The Case Against Autodecode

Tobias M via Digitalmars-d digitalmars-d at puremagic.com
Sun May 29 06:42:57 PDT 2016


On Friday, 27 May 2016 at 19:43:16 UTC, H. S. Teoh wrote:
> On Fri, May 27, 2016 at 03:30:53PM -0400, Andrei Alexandrescu 
> via Digitalmars-d wrote:
>> On 5/27/16 3:10 PM, ag0aep6g wrote:
>> > I don't think there is value in distinguishing by language. 
>> > The point of Unicode is that you shouldn't need to do that.
>> 
>> It seems code points are kind of useless because they don't 
>> really mean anything, would that be accurate? -- Andrei
>
> That's what we've been trying to say all along! :-P  They're a 
> kind of low-level Unicode construct used for building "real" 
> characters, i.e., what a layperson would consider to be a 
> "character".

Code points are *the fundamental unit* of unicode.
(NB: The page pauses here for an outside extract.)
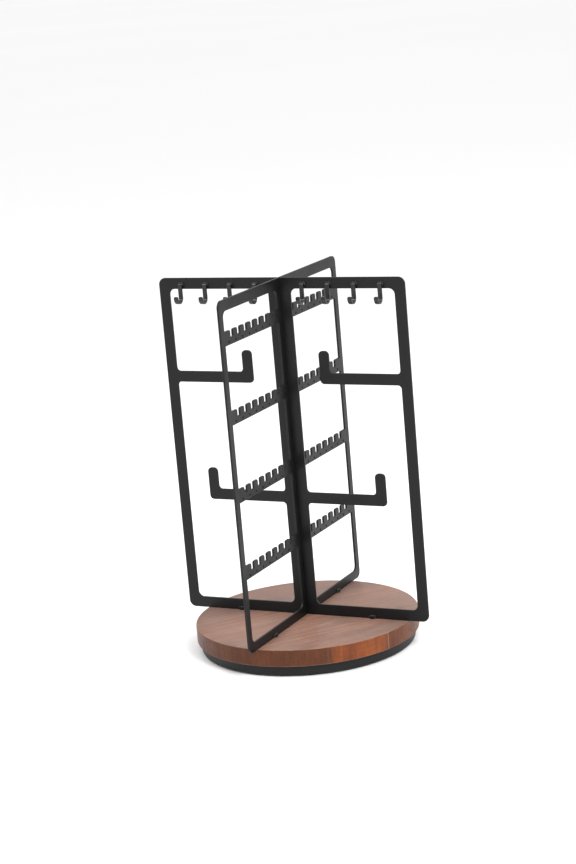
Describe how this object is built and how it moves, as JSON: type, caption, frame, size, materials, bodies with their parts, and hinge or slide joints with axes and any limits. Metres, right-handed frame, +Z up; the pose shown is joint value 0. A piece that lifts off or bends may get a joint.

AFAIK most 
(all?) algorithms in the unicode spec are defined in terms of 
code points.
Sure, some algorithms also work on the code unit level. That can 
be used as an optimization, but they are still defined on code 
points.

Code points are also abstracting over the different 
representations (UTF-...), providing a uniform "interface".